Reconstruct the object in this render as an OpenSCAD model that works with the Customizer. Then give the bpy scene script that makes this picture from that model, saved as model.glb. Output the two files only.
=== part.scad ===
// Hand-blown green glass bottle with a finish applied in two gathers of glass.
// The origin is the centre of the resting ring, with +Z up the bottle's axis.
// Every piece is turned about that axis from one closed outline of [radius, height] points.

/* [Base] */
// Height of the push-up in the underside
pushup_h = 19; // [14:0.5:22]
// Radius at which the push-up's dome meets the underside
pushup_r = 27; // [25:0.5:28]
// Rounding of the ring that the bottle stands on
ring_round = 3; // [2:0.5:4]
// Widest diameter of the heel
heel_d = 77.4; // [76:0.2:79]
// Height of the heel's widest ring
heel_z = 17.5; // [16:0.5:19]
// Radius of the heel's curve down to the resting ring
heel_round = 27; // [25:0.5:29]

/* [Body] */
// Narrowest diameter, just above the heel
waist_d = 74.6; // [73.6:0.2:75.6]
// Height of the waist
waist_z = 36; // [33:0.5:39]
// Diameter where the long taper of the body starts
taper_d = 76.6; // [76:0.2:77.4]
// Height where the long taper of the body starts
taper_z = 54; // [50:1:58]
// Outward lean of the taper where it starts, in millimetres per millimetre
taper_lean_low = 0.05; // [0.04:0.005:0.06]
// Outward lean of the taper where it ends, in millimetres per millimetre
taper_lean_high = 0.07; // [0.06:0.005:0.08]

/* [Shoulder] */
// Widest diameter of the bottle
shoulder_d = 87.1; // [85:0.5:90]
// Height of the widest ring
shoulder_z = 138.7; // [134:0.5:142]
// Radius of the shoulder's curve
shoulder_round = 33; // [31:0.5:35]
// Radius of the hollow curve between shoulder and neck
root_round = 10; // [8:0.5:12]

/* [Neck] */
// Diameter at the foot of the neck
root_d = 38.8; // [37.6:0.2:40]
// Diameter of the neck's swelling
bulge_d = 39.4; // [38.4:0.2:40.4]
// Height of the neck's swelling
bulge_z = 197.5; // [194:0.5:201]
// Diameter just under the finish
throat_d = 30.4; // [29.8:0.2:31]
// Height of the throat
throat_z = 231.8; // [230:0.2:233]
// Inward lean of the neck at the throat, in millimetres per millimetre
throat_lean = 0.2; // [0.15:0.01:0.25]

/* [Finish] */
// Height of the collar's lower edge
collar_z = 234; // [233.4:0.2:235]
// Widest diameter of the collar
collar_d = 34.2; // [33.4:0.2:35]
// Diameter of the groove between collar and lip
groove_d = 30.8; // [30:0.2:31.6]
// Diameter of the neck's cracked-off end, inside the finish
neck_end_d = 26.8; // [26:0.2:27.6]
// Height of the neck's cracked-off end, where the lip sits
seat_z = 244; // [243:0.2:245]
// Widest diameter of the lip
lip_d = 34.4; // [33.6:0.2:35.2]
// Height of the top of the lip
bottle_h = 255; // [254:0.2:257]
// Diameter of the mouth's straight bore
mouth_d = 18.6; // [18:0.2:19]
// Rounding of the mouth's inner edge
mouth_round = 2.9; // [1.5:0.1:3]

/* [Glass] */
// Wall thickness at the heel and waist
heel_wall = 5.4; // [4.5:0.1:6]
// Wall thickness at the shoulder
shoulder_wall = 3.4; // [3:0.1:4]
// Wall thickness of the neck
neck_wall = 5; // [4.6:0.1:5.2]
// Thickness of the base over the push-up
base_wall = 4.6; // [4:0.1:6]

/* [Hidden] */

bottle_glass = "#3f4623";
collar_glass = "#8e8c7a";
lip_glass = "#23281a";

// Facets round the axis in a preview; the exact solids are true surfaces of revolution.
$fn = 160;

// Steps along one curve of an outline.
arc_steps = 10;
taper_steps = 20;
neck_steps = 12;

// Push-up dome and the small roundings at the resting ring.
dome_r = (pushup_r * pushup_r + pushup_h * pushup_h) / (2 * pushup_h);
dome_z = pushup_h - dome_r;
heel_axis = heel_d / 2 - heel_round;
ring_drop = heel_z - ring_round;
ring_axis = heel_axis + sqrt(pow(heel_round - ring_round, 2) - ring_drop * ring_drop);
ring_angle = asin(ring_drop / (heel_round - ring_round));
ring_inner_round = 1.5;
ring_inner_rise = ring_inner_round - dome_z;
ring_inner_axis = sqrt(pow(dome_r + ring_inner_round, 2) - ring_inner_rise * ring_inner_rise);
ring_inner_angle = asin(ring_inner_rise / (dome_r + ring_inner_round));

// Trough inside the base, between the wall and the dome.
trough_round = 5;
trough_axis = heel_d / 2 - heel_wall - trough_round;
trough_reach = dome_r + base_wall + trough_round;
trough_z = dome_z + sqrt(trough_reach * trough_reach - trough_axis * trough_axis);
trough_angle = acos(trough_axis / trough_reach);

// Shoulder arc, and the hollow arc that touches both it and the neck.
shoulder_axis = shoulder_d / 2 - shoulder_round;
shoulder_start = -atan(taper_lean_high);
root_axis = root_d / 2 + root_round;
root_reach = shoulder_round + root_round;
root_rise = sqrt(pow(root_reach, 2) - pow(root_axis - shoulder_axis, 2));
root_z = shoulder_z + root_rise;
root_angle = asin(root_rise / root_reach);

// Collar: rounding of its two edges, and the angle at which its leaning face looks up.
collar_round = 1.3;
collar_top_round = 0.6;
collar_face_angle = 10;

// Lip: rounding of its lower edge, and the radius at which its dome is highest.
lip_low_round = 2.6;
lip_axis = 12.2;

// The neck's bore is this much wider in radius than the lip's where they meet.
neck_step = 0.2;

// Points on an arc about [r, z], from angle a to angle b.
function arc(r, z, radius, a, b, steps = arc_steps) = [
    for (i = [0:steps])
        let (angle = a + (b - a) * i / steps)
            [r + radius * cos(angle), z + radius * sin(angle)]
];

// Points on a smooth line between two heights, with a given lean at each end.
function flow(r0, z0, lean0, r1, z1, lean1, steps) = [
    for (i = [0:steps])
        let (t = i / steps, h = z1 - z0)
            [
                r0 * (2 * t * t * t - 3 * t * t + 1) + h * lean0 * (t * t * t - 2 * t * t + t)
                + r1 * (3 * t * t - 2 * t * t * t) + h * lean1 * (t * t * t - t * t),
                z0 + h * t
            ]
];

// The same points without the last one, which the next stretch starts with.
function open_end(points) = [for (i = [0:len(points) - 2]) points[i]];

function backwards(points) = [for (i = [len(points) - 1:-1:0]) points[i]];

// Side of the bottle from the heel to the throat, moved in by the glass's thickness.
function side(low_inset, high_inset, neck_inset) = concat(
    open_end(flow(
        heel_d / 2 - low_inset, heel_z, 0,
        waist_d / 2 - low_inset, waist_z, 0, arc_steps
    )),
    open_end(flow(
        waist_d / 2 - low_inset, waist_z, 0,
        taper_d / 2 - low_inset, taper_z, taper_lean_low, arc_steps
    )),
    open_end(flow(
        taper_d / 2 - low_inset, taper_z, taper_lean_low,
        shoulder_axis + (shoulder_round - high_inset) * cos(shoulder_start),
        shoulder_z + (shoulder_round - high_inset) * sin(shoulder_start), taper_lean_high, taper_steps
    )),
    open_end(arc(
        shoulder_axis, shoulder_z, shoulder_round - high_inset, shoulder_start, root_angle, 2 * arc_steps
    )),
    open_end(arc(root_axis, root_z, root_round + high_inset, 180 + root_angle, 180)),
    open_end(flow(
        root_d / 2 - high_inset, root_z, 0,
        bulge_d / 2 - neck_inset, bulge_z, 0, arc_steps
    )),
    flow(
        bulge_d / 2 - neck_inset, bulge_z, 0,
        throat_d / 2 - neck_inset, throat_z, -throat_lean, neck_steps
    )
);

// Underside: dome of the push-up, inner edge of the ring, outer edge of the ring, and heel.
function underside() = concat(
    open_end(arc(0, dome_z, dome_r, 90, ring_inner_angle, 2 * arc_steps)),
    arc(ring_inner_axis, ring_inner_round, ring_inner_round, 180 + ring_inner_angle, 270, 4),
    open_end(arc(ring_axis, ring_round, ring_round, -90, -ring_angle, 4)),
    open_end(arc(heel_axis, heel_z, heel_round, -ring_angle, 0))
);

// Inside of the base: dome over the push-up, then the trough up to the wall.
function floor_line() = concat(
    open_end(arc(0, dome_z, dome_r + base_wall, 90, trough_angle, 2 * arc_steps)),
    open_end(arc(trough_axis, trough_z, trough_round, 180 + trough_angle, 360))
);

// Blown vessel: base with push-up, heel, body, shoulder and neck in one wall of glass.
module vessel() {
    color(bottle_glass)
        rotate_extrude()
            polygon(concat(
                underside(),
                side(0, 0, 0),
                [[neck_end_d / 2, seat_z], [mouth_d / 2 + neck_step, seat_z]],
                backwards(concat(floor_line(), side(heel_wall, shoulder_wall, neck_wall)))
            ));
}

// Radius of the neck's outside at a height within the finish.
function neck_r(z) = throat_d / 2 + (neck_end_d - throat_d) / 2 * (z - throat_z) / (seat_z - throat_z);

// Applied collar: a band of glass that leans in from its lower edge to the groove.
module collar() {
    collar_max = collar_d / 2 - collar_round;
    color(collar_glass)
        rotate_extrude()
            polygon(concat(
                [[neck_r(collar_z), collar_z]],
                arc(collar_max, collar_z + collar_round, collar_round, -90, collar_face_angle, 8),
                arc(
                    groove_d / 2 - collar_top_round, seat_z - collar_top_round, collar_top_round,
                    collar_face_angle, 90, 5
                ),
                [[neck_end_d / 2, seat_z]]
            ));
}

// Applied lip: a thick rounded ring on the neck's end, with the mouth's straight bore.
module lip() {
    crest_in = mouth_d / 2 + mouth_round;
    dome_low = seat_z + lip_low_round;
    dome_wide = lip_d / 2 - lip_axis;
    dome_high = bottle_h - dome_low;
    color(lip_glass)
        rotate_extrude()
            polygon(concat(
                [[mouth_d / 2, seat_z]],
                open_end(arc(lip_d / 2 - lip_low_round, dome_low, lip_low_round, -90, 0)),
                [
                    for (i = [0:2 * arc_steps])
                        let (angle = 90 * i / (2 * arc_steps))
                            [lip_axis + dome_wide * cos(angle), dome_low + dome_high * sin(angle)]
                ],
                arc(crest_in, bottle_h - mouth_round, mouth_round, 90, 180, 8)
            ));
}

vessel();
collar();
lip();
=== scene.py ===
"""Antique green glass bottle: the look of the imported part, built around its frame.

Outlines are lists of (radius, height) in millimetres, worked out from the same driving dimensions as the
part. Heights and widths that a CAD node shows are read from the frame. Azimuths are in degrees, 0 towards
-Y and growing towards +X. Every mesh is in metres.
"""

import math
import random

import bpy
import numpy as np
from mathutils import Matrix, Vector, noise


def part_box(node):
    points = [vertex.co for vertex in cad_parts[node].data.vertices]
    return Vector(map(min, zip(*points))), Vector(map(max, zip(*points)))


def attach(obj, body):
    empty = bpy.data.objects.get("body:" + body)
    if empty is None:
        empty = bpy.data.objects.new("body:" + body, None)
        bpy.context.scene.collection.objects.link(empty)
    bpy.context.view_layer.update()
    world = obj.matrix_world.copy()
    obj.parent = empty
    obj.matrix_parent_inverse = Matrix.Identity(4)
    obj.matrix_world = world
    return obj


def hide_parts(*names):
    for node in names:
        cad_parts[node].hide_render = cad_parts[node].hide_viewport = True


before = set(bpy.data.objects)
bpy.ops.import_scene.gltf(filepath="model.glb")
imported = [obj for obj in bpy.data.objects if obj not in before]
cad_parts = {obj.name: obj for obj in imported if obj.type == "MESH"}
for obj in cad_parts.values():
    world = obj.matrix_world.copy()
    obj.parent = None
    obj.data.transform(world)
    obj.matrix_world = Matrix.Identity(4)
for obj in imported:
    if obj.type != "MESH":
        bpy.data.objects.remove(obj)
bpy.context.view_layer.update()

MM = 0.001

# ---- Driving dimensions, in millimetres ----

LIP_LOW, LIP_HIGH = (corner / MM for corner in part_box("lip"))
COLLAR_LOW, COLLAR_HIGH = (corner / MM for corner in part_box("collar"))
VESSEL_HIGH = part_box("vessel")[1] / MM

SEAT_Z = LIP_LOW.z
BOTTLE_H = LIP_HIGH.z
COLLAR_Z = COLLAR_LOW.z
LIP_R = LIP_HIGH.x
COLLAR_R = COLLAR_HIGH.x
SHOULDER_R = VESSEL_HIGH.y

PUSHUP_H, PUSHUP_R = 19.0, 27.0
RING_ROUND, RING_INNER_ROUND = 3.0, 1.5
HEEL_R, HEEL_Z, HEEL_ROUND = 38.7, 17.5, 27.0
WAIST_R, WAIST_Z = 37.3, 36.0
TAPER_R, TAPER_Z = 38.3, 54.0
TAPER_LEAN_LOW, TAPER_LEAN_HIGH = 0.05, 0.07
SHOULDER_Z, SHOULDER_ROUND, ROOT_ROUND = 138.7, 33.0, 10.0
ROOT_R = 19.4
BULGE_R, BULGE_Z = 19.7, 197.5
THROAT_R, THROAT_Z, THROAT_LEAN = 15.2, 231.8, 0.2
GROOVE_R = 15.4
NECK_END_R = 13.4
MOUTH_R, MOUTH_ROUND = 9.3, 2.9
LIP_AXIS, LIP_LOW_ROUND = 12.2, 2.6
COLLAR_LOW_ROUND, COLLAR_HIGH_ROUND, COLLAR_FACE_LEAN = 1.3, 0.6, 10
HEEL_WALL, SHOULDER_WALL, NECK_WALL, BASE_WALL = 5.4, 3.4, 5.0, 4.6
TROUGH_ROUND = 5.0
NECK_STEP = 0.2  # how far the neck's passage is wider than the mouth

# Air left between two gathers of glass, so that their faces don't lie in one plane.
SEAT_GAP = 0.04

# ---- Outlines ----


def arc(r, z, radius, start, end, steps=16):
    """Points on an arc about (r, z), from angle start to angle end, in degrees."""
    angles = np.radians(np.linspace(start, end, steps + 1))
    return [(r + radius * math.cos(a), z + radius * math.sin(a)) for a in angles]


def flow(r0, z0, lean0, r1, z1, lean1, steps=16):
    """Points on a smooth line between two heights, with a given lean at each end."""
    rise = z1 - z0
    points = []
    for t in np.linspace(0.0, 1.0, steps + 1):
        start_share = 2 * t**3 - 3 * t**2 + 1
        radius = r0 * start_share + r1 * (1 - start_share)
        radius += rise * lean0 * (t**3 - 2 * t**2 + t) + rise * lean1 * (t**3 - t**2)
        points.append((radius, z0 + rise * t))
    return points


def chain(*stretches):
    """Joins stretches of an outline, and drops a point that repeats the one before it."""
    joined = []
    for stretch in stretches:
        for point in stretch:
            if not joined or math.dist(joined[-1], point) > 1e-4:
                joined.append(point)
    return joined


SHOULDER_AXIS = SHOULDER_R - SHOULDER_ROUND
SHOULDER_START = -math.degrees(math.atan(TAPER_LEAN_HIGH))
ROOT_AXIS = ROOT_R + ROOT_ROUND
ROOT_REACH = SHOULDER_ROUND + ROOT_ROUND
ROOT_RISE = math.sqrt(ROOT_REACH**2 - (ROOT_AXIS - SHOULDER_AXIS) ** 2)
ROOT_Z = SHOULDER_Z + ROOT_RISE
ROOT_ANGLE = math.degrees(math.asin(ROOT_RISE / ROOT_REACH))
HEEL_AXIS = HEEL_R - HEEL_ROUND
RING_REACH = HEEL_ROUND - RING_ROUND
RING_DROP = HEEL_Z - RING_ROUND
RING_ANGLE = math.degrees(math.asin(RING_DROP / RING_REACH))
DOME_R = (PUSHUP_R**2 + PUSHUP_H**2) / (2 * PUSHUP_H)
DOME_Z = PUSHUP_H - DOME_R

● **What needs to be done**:
In the listing above, find the line with "dome_wide = lip_d / 2 - lip_axis;" and the line with "obj.matrix_world = world", then print exactly those two lines and every line between them, and nothing more.

● **Solution for this exercise**:
    dome_wide = lip_d / 2 - lip_axis;
    dome_high = bottle_h - dome_low;
    color(lip_glass)
        rotate_extrude()
            polygon(concat(
                [[mouth_d / 2, seat_z]],
                open_end(arc(lip_d / 2 - lip_low_round, dome_low, lip_low_round, -90, 0)),
                [
                    for (i = [0:2 * arc_steps])
                        let (angle = 90 * i / (2 * arc_steps))
                            [lip_axis + dome_wide * cos(angle), dome_low + dome_high * sin(angle)]
                ],
                arc(crest_in, bottle_h - mouth_round, mouth_round, 90, 180, 8)
            ));
}

vessel();
collar();
lip();
=== scene.py ===
"""Antique green glass bottle: the look of the imported part, built around its frame.

Outlines are lists of (radius, height) in millimetres, worked out from the same driving dimensions as the
part. Heights and widths that a CAD node shows are read from the frame. Azimuths are in degrees, 0 towards
-Y and growing towards +X. Every mesh is in metres.
"""

import math
import random

import bpy
import numpy as np
from mathutils import Matrix, Vector, noise


def part_box(node):
    points = [vertex.co for vertex in cad_parts[node].data.vertices]
    return Vector(map(min, zip(*points))), Vector(map(max, zip(*points)))


def attach(obj, body):
    empty = bpy.data.objects.get("body:" + body)
    if empty is None:
        empty = bpy.data.objects.new("body:" + body, None)
        bpy.context.scene.collection.objects.link(empty)
    bpy.context.view_layer.update()
    world = obj.matrix_world.copy()
    obj.parent = empty
    obj.matrix_parent_inverse = Matrix.Identity(4)
    obj.matrix_world = world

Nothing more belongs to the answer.